著者は主に思想史を専門とする大学教授で、戦争を「考え方」の面から深堀していきます。戦前の日本の軍人は、本当に単なるファシストだったのか、考えさせられる一冊です。
- 著者
- 山口 定
- 出版日
- 2006-03-16
戦争中の日本でファシズムがおこなわれていたのか、その議論は、ファシズム自体の定義が定まっていないため、いまだ明確な結論は出ていません。
本書も、「ファシズムとは何か?」という素朴な疑問から始めています。
さらに、日本とドイツという2国のイメージが、戦後なぜここまで大きく異なっていったのか、過去の史料をほり起こしてさまざまな側面から客観的に探っていきます。
- 著者
- 村上 龍
- 出版日
- 1990-08-03
小説家の村上龍が手掛けた本作。
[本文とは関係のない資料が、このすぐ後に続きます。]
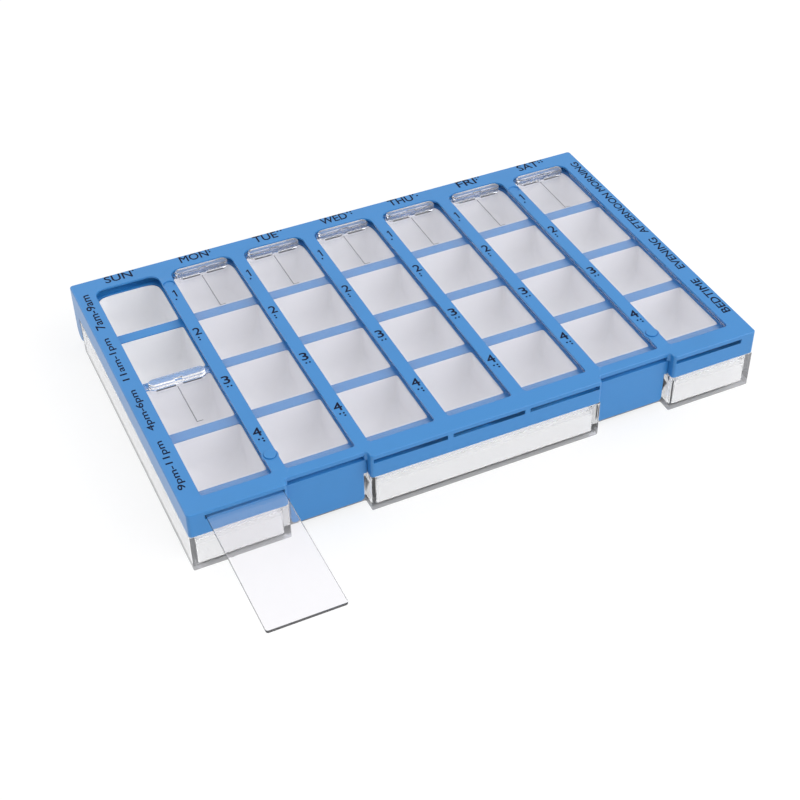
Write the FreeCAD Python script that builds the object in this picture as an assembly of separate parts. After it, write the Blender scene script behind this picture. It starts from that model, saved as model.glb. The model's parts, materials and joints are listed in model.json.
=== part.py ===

舞台となるのは、世界恐慌を迎えて危機となった日本です。
鈴原冬二を首班とする政治結社「狩猟社」のもとに、日本を代表する学者・官僚・テロリストらが結集。冬二はストライキをおこない、巧みな演説を駆使して人々の心をつかんでいきます。
果たして群衆の期待に応えることができるのか?ファシストと呼ばれる彼らの動きをとおして、さまざまな社会問題を浮き彫りにしていきます。
大国による世界支配、弱肉強食を肯定する自己責任論、格差社会の悪化、右翼・左翼への2極化など、現代にも通じる視点がふんだんに盛り込まれている一冊です。
世界を巻き込み、混乱の渦に巻き込んだファシズム。その意味は非常に分かりにくく、漠然としたイメージしか有りません。しかしよく調べてみると、当時の時代背景や社会とのつながりが見えてきます。